Schema and Entities Explained for a Small Business in 2026

Atamyrat Hangeldiyev
Atamyrat Hangeldiyev
Systems Architect
SEO
Table of contents
  1. What is schema.org markup and does a small business actually need it?
  2. The vocabulary, briefly, without re-teaching its history
  3. The shortlist worth an SMB's attention
  4. Entities, briefly, in language an owner can use
  5. One small example, to make the working definition concrete
  6. Why this matters more in 2026 than it did five years ago
  7. Where the depth lives

Schema and entities are the pair of ideas underneath every honest conversation about getting an SMB site read correctly by a search engine and cited by an answer engine in 2026, and the simplest way to hold them together is to remember which one is the vocabulary and which one is the thing. A regional plumbing distributor I audited last spring had nine schema blocks on its homepage, generated automatically by a stack of plugins, and not a single rich result in Google for any of the queries it cared about.
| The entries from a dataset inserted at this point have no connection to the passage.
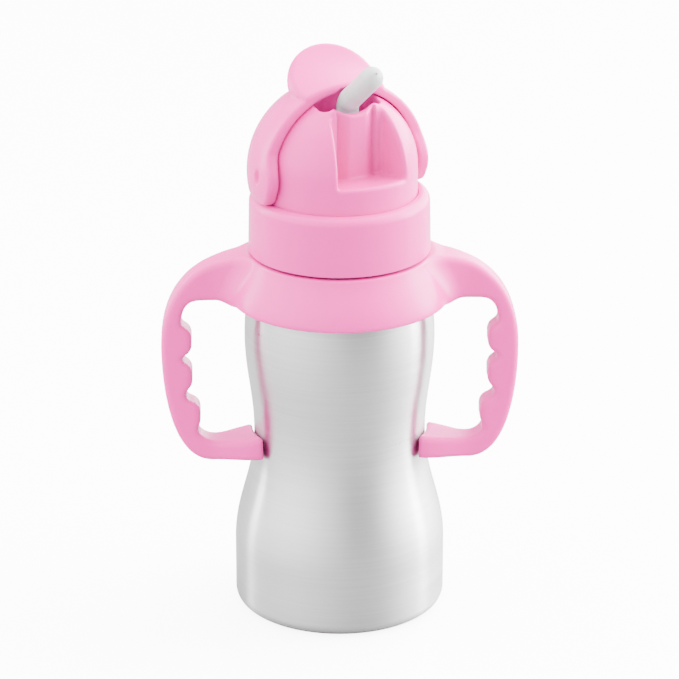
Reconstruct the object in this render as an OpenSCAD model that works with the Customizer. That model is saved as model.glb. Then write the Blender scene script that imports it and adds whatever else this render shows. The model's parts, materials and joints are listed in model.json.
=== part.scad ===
// Toddler's straw cup: an insulated steel bottle, a handle ring and a lid with a
// visor-like cover that folds a soft straw away.
// Z is the bottle's axis and z = 0 is the plane it stands on. The handles reach
// along X and their lower ends lean towards -Y, the drinking side.

/* [Bottle] */
// Radius of the straight foot
foot_r = 33.6; // [32:0.2:35]
// Top of the straight foot
foot_top = 21; // [18:1:24]
// Radius at the waist, where the handle tips reach in
waist_r = 27.3; // [26:0.1:27.5]
// Height of the waist
waist_z = 59; // [57:1:61]
// Radius at the chest, just below the shoulder
chest_r = 30.1; // [29:0.1:30.5]
// Height of the chest
chest_z = 91; // [89:1:93]
// Outer radius of the neck
neck_r = 23.9; // [23.5:0.1:24]
// Height of the mouth
lip_z = 134.5; // [134:0.1:134.5]
// Sheet thickness of shell and liner
sheet = 0.6; // [0.5:0.1:0.7]
// Distance between the outer faces of shell and liner
vacuum_gap = 3.0; // [2:0.1:3.5]

/* [Screw thread] */
// Rise of the thread in one turn
pitch = 4; // [3.8:0.1:4.2]
// Turns on the neck
neck_turns = 1.25; // [1:0.25:1.5]
// Turns inside the collar
collar_turns = 1; // [0.75:0.25:1]

/* [Handles] */
// Forward lean of the handles, degrees
handle_lean = 7; // [4:1:9]
// Thickness of the grip, front to back
grip_depth = 9; // [8:0.5:11]
// Gap between a handle's tip and the waist
tip_gap = 1.0; // [0.8:0.1:1.5]

/* [Lid] */
// Turn of the lid's front from -Y
lid_turn = 26; // [0:1:60]
// Radius of the dome
dome_r = 24.4; // [24:0.1:24.5]
// Height of the dome's centre, which is the cover's hinge axis
hinge_z = 147; // [147:0.5:148]
// Wall of the moulded parts
wall = 1.8; // [1.5:0.1:2]
// Outer radius of the collar at its foot
collar_r = 28.6; // [28.4:0.1:29]

/* [Cover] */
// Outer radius of the cover
cover_r = 28.9; // [28.8:0.1:29.5]
// Inner radius of the cover
cover_in_r = 25.8; // [25.7:0.1:26]
// Radius of the thumb tab
tab_r = 15.3; // [13:0.1:16]
// Backward lean of the thumb tab, degrees
tab_lean = 43.5; // [38:0.5:48]
// Radius of the hinge pins
pin_r = 2.4; // [2:0.1:2.6]

/* [Straw] */
// Outer radius of the straw
straw_r = 3.5; // [3.3:0.1:3.5]
// Bore radius of the straw
straw_bore = 2.2; // [1.8:0.1:2.4]
// Elevation of the raised straw, degrees
straw_rise = 37; // [35:1:40]

/* [Hidden] */
$fn = 96;

pink = "#F6AAD0";
steel = "#C9CCCE";
silicone = "#E6EAE8";
ease = 0.05;                            // clearance of parts that slide on each other

foot_round = 4;                         // rounding at the foot
shoulder_top = 109.3;                   // where the shoulder meets the neck
liner_floor = 6;
liner_neck_r = neck_r - 1.1;
lip_h = 0.6;
base_ring_r = foot_r - foot_round - 2;  // inner edge of the ring that the bottle stands on

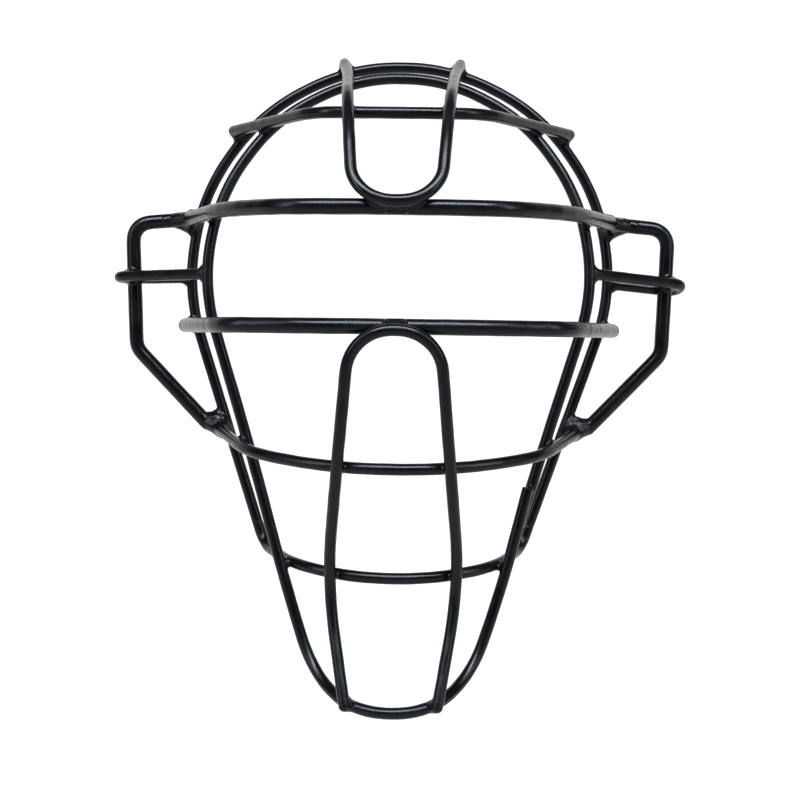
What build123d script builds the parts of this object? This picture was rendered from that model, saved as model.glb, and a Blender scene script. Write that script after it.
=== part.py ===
"""Welded steel wire cage of a catcher's mask.

Frame: +Z up, +X to the right of someone facing the mask, who looks along +Y.
The origin lies in the middle of the rear rim, the oval that the face pads lie against.
All sizes are in millimetres and all routes are the centre lines of the wires.
"""
from build123d import *
from math import cos, pi, radians, sin, tan
import os

os.makedirs("parts", exist_ok=True)

# ---- driving dimensions ----
THIN = 5.0                # light wire, over its powder coat
THICK = 6.6               # heavy wire of the brow bar, the eye bar and the ear guards
GAP = 0.2                 # air left between wires that meet, bridged by the weld bead

RIM_HALF_WIDTH = 96.4     # the rear rim's arch
RIM_HALF_HEIGHT = 96.8
RIM_MIDDLE_Z = 18.5       # where the rim is widest
RIM_TAPER = 19.0          # degrees that its sides close in, below the arch
RIM_LEAN = 0.10           # the rim leans back by this much per unit of height
JAW_Z = -96.5             # where the rim's ends are butt welded to the chin bar
JAW_CORNER_Z = -107.3     # where the chin bar turns forward
JAW_SWAY = -1.3           # the jaw sits a little off centre, as the wires were clamped

LOOP_HALF_WIDTH = 84.2    # the front loop's arch
LOOP_HALF_HEIGHT = 88.6
LOOP_MIDDLE_Z = 17.5
LOOP_TAPER = 17.7
LOOP_SIDE_Y = -33.0       # the front loop's sides stand in this plane
LOOP_TOP_Y = -10.4        # and its top leans back to here
LAP_TOP_Z = -76.0         # the front loop's two ends overlap between these heights
LAP_BOTTOM_Z = -93.6
LAP_SIDESTEP = 1.9        # the lower end stands this far inside the upper one

EAR_X = 122.5             # how far out the ear guards reach
ARCH_RUNS = 8             # straight runs that the arches are bent from

TIGHT_BEND = 5.4          # centre-line radii of the bends that are tighter than the rest
JAW_BEND = 10.0
EAR_BEND = 8.0
EYE_BEND = 22.0
LARGEST_SHARE = 0.47      # of the shorter run beside a bend, that the bend may take

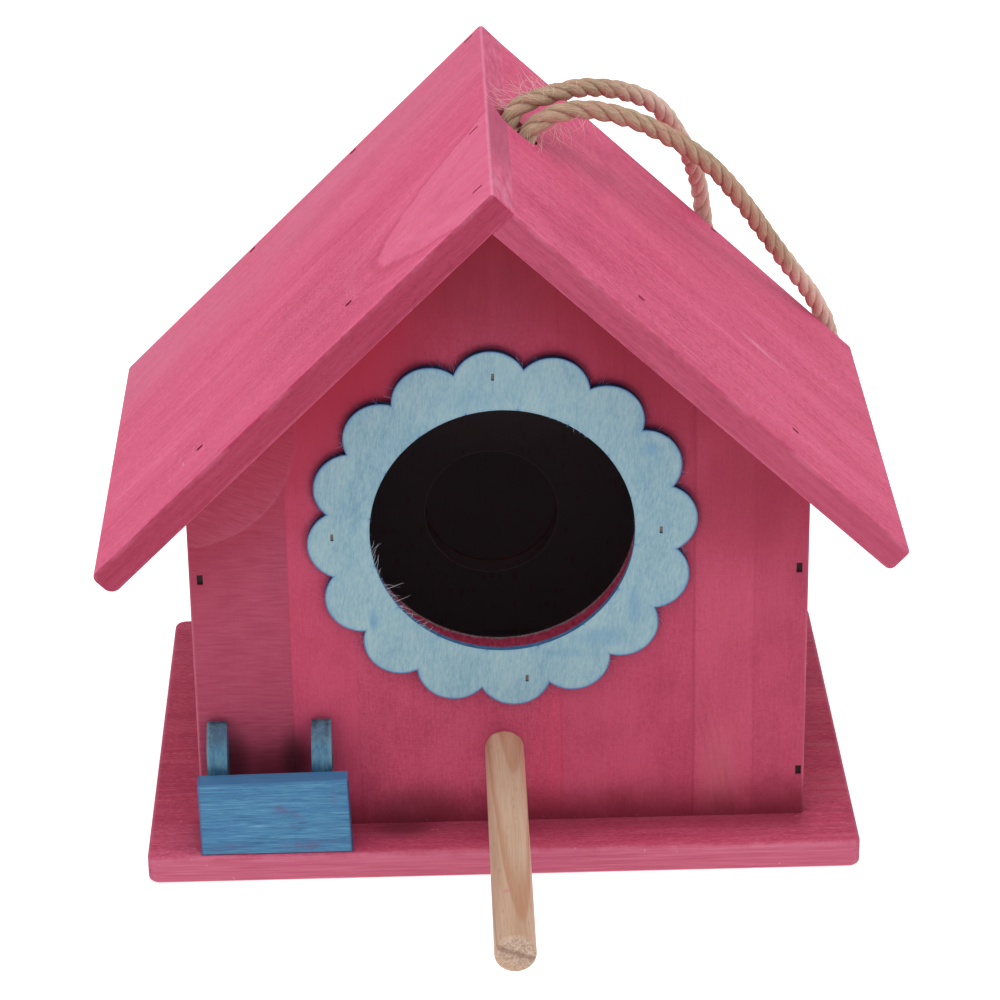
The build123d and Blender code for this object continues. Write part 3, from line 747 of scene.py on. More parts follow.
        # brownish cast below the ridge on the right
        tan = g.mul(g.ease(g.spot(x, z, None, 17.0, 122.0, size=(12.0, 9.0, 1)), 1.0, 0.2),
                    g.ease(g.noise(q, (0.5, 0.2, 1), 3, 0.6, 56), 0.35, 0.65))
        colour = g.mix(g.mul(tan, 0.45), colour, C(168, 92, 96, K))
        # long dark veins high on the left
        veins = g.mul(g.ease(g.noise(qb, (0.012, 1.0, 1.0), 2, 0.5, 57), 0.62, 0.70), g.ease(z, 74.0, 98.0))
        colour = g.mix(g.mul(veins, 0.20), colour, C(138, 34, 62, K))
        # boat-shaped patch let into the wood under the left eave
        wobble = g.mul(g.sub(g.noise(q, (0.12, 0.12, 0.12), 2, 0.5, 58), 0.5), 0.05)
        rr = g.add(g.spot(x, z, None, -63.5, 95.6, size=(23.6, 24.9, 1)), wobble)
        inside = g.ease(rr, 1.006, 0.994)
        across2 = g.axes((-63.5, 0, 95.6), (0.94, 0, -0.34), (0.34, 0, 0.94), (0, 1, 0))
        hatch = g.noise(across2, (1 / 5.0, 1 / 0.42, 1 / 2.0), 4, 0.65, 59, 0.3)
        patch = g.ramp(hatch, [(0.3, C(160, 68, 95, K)), (0.5, C(175, 85, 111, K)), (0.72, C(189, 106, 130, K))])
        colour = g.mix(inside, colour, patch)
        lip = g.mul(g.band(rr, 1.0, 0.006, 0.012), g.ease(g.noise(q, (0.3, 0.3, 0.3), 2, 0.5, 60), 0.30, 0.55))
        colour = g.mix(g.mul(lip, 0.25), colour, C(198, 126, 146, K))
        # painted highlight along the wall's side arrises, broken up by noise
        arris = g.ease(g.m("ABSOLUTE", x), 61.9, 62.3)
        colour = g.mix(g.mul(arris, g.ease(g.noise(q, (0.1, 1, 1), 2, 0.5, 61), 0.30, 0.60, 0.05, 0.42)), colour,
                       C(206, 118, 140, K))
        # stain is thin in places
        pale = g.ease(g.noise(q, (0.03, 0.04, 0.1), 3, 0.6, 62), 0.52, 0.72)
        colour = g.mix(g.mul(pale, 0.20), colour, C(200, 94, 120, K))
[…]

Five of those blocks described content that was not on the page. Two of them carried a star rating for a business that had never collected a review. The owner had been told, by three different agencies over five years, that "more schema is better". The honest fix was to delete every block except a small core that described what the site actually was, then watch the engine start treating the homepage as a resolved thing for the first time. The vocabulary on the page had been loud. The entity the page described had been almost invisible.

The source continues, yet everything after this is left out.